• _Written problem_: Return all of the entries exactly as written.
==========
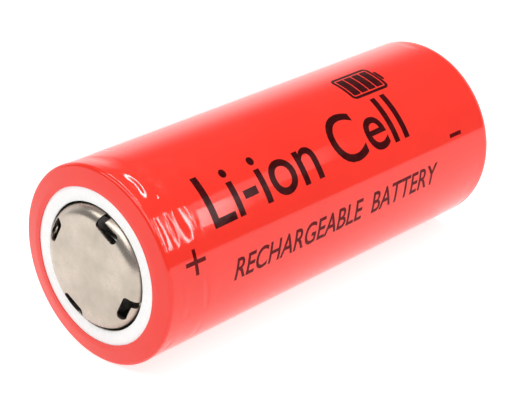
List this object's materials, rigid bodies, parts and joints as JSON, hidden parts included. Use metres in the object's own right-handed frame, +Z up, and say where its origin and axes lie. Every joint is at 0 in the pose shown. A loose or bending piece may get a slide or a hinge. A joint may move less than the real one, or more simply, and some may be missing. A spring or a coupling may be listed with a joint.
{
  "type": "cylindrical battery cell",
  "caption": "Rechargeable lithium-ion cylindrical cell in a red shrink sleeve, with a flat vented positive cap, a white insulating washer and a wound electrode roll in a steel can.",
  "frame": {"origin": "on the cell's axis, half way along its length", "axes": "X along the cell's axis, positive terminal facing -X and negative terminal facing +X; +Z up as the cell lies on its side; the printed side faces -Y"},
  "size_m": [0.065, 0.0264, 0.0264],
  "materials": {
    "red_shrink_film": "glossy heat-shrunk film, printed in black",
    "black_ink": "thin black printing ink on the film",
    "white_washer": "matt white die-cut insulating washer",
    "nickel_plated_steel": "satin nickel plating on deep-drawn steel",
    "gasket_polymer": "moulded black polypropylene",
    "ptc_composite": "dull carbon-filled polymer faced with thin metal",
    "vent_aluminium": "stamped, rolled grain",
    "insulator_polymer": "matt fibre-filled sheet",
    "separator_film": "matt microporous film",
    "anode_coating": "dull graphite coating on copper foil",
    "cathode_coating": "dull oxide coating on aluminium foil",
    "amber_tape": "thin amber polyimide tape",
    "tab_aluminium": "rolled strip",
    "tab_nickel": "rolled nickel strip"
  },
  "bodies": {
    "cell_body": {"shrink_sleeve": "red_shrink_film", "insulating_washer": "white_washer", "steel_can": "nickel_plated_steel", "crimp_gasket": "gasket_polymer", "positive_cap": "nickel_plated_steel", "ptc_ring": "ptc_composite", "vent_disc_rim": "vent_aluminium", "cid_insulator": "insulator_polymer", "cid_plate": "vent_aluminium", "upper_insulator": "insulator_polymer", "lower_insulator": "insulator_polymer", "separator_inner": "separator_film", "anode_sheet": "anode_coating", "separator_outer": "separator_film", "cathode_sheet": "cathode_coating", "roll_tape_bottom": "amber_tape", "roll_tape_top": "amber_tape", "centre_pin": "nickel_plated_steel", "positive_tab": "tab_aluminium", "negative_tab": "tab_nickel", "positive_tab_tape": "amber_tape", "negative_tab_tape": "amber_tape"},
    "vent_button": {"vent_disc_centre": "vent_aluminium"}
  },
  "joints": [
    {"name": "vent_trip", "type": "slide", "parent": "cell_body", "child": "vent_button", "axis": [-1, 0, 0], "range_m": [0, 0.0005]}
  ]
}
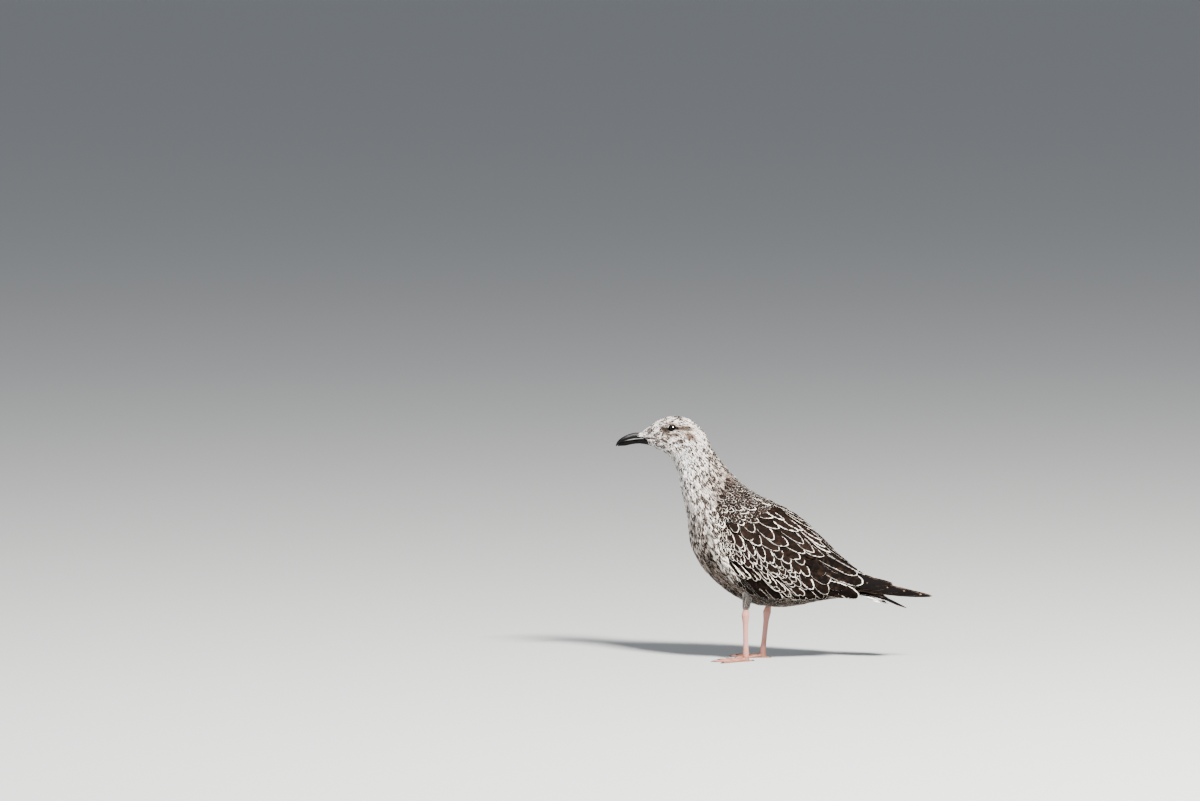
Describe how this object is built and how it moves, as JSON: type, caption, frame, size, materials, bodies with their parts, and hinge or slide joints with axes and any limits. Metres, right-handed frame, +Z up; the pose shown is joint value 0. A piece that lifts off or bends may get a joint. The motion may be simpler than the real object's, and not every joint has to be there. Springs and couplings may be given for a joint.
{
  "type": "juvenile large gull, standing, as a still museum model",
  "caption": "Life-size still model of a young large gull standing with folded wings, brown and white scaled plumage, dark bill and pink webbed feet.",
  "frame": {"origin": "on the ground, in the middle of the bird's outline seen from above", "axes": "+Z up, the bird looks along -X with its tail towards +X, and its left side faces -Y"},
  "size_m": [0.4868, 0.1378, 0.3778],
  "materials": {
    "head_feathers": "soft short feathers, whitish with grey-brown streaks",
    "body_feathers": "soft feathers, white mottled with grey-brown",
    "wing_feathers": "blackish-brown vanes with thin white fringes",
    "flight_feathers": "smooth blackish flight feathers",
    "bill_horn": "smooth blackish horn",
    "eye_brown": "glossy, very dark brown",
    "leg_skin": "scaly flesh-pink skin",
    "claw_horn": "dark horn"
  },
  "bodies": {
    "root": {"head": "head_feathers", "neck": "head_feathers", "trunk": "body_feathers", "tail": "flight_feathers", "bill_upper": "bill_horn", "bill_lower": "bill_horn", "eye_left": "eye_brown", "eye_right": "eye_brown", "scapulars_left": "wing_feathers", "scapulars_right": "wing_feathers", "wing_left": "wing_feathers", "wing_right": "wing_feathers", "tertials_left": "wing_feathers", "tertials_right": "wing_feathers", "primaries_left": "flight_feathers", "primaries_right": "flight_feathers", "thigh_left": "body_feathers", "thigh_right": "body_feathers", "leg_left": "leg_skin", "leg_right": "leg_skin", "foot_left": "leg_skin", "foot_right": "leg_skin", "claw_left_inner": "claw_horn", "claw_left_middle": "claw_horn", "claw_left_outer": "claw_horn", "claw_left_hind": "claw_horn", "claw_right_inner": "claw_horn", "claw_right_middle": "claw_horn", "claw_right_outer": "claw_horn", "claw_right_hind": "claw_horn"}
  },
  "joints": []
}
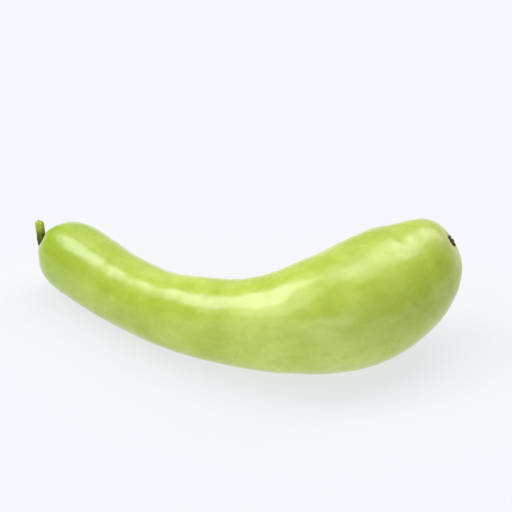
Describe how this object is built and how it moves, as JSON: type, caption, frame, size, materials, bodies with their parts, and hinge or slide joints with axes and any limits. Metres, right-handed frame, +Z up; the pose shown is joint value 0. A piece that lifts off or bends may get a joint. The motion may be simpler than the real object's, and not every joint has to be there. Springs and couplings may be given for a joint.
{
  "type": "bottle gourd",
  "caption": "Curved bottle gourd as picked, lying on its side: a slim neck swells to a blunt thick end, with a short bent stalk and a corky flower scar.",
  "frame": {"origin": "on the surface the gourd lies on, under the middle of its bounding box", "axes": "+X runs from the stalk end to the blossom end, the body bows towards -Y, +Z is up"},
  "size_m": [0.3518, 0.1908, 0.1026],
  "materials": {
    "rind": "smooth waxy yellow-green rind with faint mottling, semi-gloss",
    "stalk": "ribbed green stalk, corky at its foot and pale at its cut, dull",
    "scar": "dry brown corky scar, matt"
  },
  "bodies": {
    "root": {"fruit": "rind", "stalk": "stalk", "flower_scar": "scar"}
  },
  "joints": []
}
==========
• _Result for this task_:
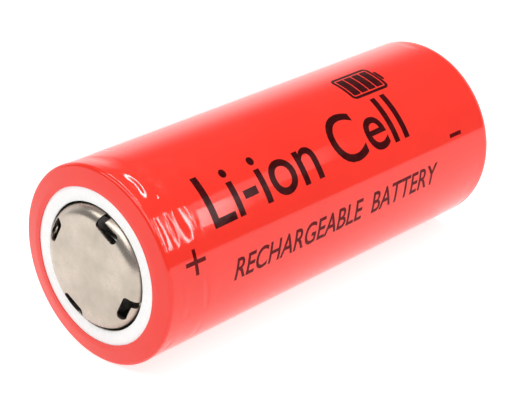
List this object's materials, rigid bodies, parts and joints as JSON, hidden parts included. Use metres in the object's own right-handed frame, +Z up, and say where its origin and axes lie. Every joint is at 0 in the pose shown. A loose or bending piece may get a slide or a hinge. A joint may move less than the real one, or more simply, and some may be missing. A spring or a coupling may be listed with a joint.
{
  "type": "cylindrical battery cell",
  "caption": "Rechargeable lithium-ion cylindrical cell in a red shrink sleeve, with a flat vented positive cap, a white insulating washer and a wound electrode roll in a steel can.",
  "frame": {"origin": "on the cell's axis, half way along its length", "axes": "X along the cell's axis, positive terminal facing -X and negative terminal facing +X; +Z up as the cell lies on its side; the printed side faces -Y"},
  "size_m": [0.065, 0.0264, 0.0264],
  "materials": {
    "red_shrink_film": "glossy heat-shrunk film, printed in black",
    "black_ink": "thin black printing ink on the film",
    "white_washer": "matt white die-cut insulating washer",
    "nickel_plated_steel": "satin nickel plating on deep-drawn steel",
    "gasket_polymer": "moulded black polypropylene",
    "ptc_composite": "dull carbon-filled polymer faced with thin metal",
    "vent_aluminium": "stamped, rolled grain",
    "insulator_polymer": "matt fibre-filled sheet",
    "separator_film": "matt microporous film",
    "anode_coating": "dull graphite coating on copper foil",
    "cathode_coating": "dull oxide coating on aluminium foil",
    "amber_tape": "thin amber polyimide tape",
    "tab_aluminium": "rolled strip",
    "tab_nickel": "rolled nickel strip"
  },
  "bodies": {
    "cell_body": {"shrink_sleeve": "red_shrink_film", "insulating_washer": "white_washer", "steel_can": "nickel_plated_steel", "crimp_gasket": "gasket_polymer", "positive_cap": "nickel_plated_steel", "ptc_ring": "ptc_composite", "vent_disc_rim": "vent_aluminium", "cid_insulator": "insulator_polymer", "cid_plate": "vent_aluminium", "upper_insulator": "insulator_polymer", "lower_insulator": "insulator_polymer", "separator_inner": "separator_film", "anode_sheet": "anode_coating", "separator_outer": "separator_film", "cathode_sheet": "cathode_coating", "roll_tape_bottom": "amber_tape", "roll_tape_top": "amber_tape", "centre_pin": "nickel_plated_steel", "positive_tab": "tab_aluminium", "negative_tab": "tab_nickel", "positive_tab_tape": "amber_tape", "negative_tab_tape": "amber_tape"},
    "vent_button": {"vent_disc_centre": "vent_aluminium"}
  },
  "joints": [
    {"name": "vent_trip", "type": "slide", "parent": "cell_body", "child": "vent_button", "axis": [-1, 0, 0], "range_m": [0, 0.0005]}
  ]
}
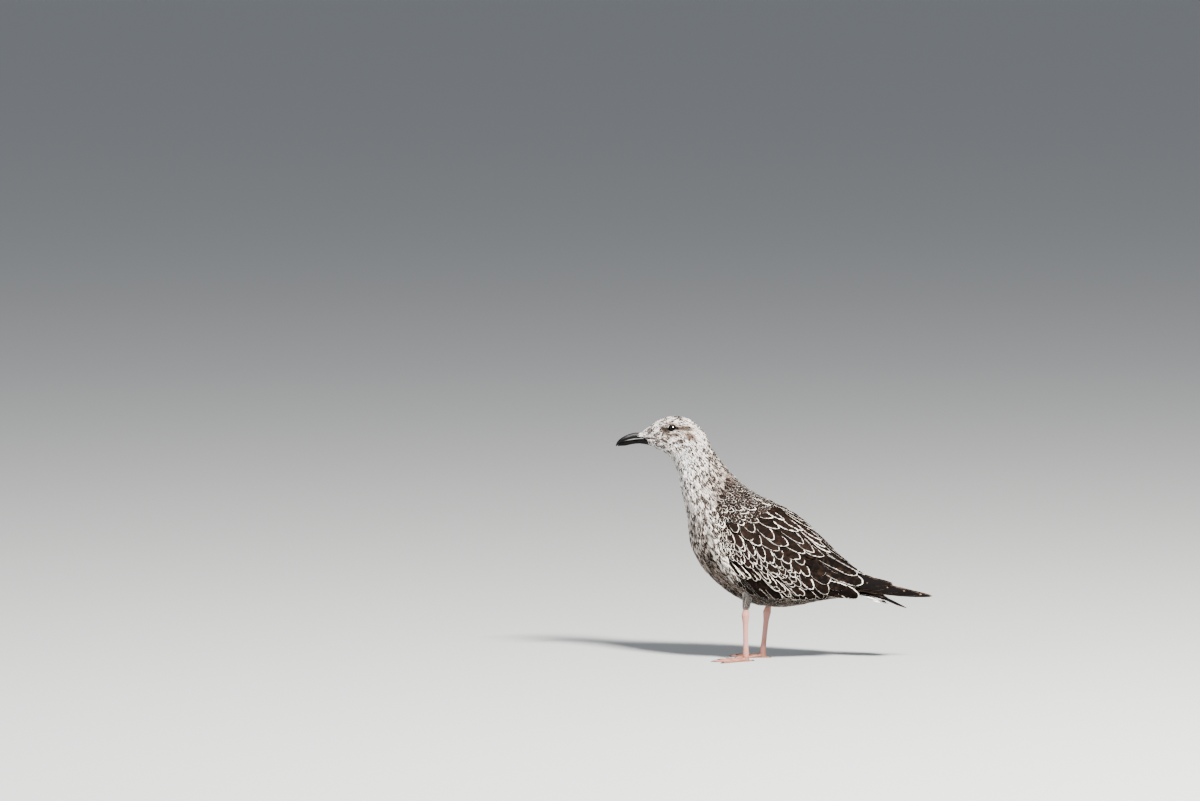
Describe how this object is built and how it moves, as JSON: type, caption, frame, size, materials, bodies with their parts, and hinge or slide joints with axes and any limits. Metres, right-handed frame, +Z up; the pose shown is joint value 0. A piece that lifts off or bends may get a joint. The motion may be simpler than the real object's, and not every joint has to be there. Springs and couplings may be given for a joint.
{
  "type": "juvenile large gull, standing, as a still museum model",
  "caption": "Life-size still model of a young large gull standing with folded wings, brown and white scaled plumage, dark bill and pink webbed feet.",
  "frame": {"origin": "on the ground, in the middle of the bird's outline seen from above", "axes": "+Z up, the bird looks along -X with its tail towards +X, and its left side faces -Y"},
  "size_m": [0.4868, 0.1378, 0.3778],
  "materials": {
    "head_feathers": "soft short feathers, whitish with grey-brown streaks",
    "body_feathers": "soft feathers, white mottled with grey-brown",
    "wing_feathers": "blackish-brown vanes with thin white fringes",
    "flight_feathers": "smooth blackish flight feathers",
    "bill_horn": "smooth blackish horn",
    "eye_brown": "glossy, very dark brown",
    "leg_skin": "scaly flesh-pink skin",
    "claw_horn": "dark horn"
  },
  "bodies": {
    "root": {"head": "head_feathers", "neck": "head_feathers", "trunk": "body_feathers", "tail": "flight_feathers", "bill_upper": "bill_horn", "bill_lower": "bill_horn", "eye_left": "eye_brown", "eye_right": "eye_brown", "scapulars_left": "wing_feathers", "scapulars_right": "wing_feathers", "wing_left": "wing_feathers", "wing_right": "wing_feathers", "tertials_left": "wing_feathers", "tertials_right": "wing_feathers", "primaries_left": "flight_feathers", "primaries_right": "flight_feathers", "thigh_left": "body_feathers", "thigh_right": "body_feathers", "leg_left": "leg_skin", "leg_right": "leg_skin", "foot_left": "leg_skin", "foot_right": "leg_skin", "claw_left_inner": "claw_horn", "claw_left_middle": "claw_horn", "claw_left_outer": "claw_horn", "claw_left_hind": "claw_horn", "claw_right_inner": "claw_horn", "claw_right_middle": "claw_horn", "claw_right_outer": "claw_horn", "claw_right_hind": "claw_horn"}
  },
  "joints": []
}
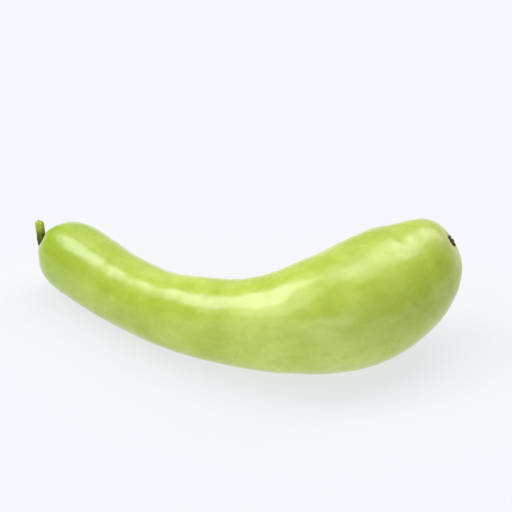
Describe how this object is built and how it moves, as JSON: type, caption, frame, size, materials, bodies with their parts, and hinge or slide joints with axes and any limits. Metres, right-handed frame, +Z up; the pose shown is joint value 0. A piece that lifts off or bends may get a joint. The motion may be simpler than the real object's, and not every joint has to be there. Springs and couplings may be given for a joint.
{
  "type": "bottle gourd",
  "caption": "Curved bottle gourd as picked, lying on its side: a slim neck swells to a blunt thick end, with a short bent stalk and a corky flower scar.",
  "frame": {"origin": "on the surface the gourd lies on, under the middle of its bounding box", "axes": "+X runs from the stalk end to the blossom end, the body bows towards -Y, +Z is up"},
  "size_m": [0.3518, 0.1908, 0.1026],
  "materials": {
    "rind": "smooth waxy yellow-green rind with faint mottling, semi-gloss",
    "stalk": "ribbed green stalk, corky at its foot and pale at its cut, dull",
    "scar": "dry brown corky scar, matt"
  },
  "bodies": {
    "root": {"fruit": "rind", "stalk": "stalk", "flower_scar": "scar"}
  },
  "joints": []
}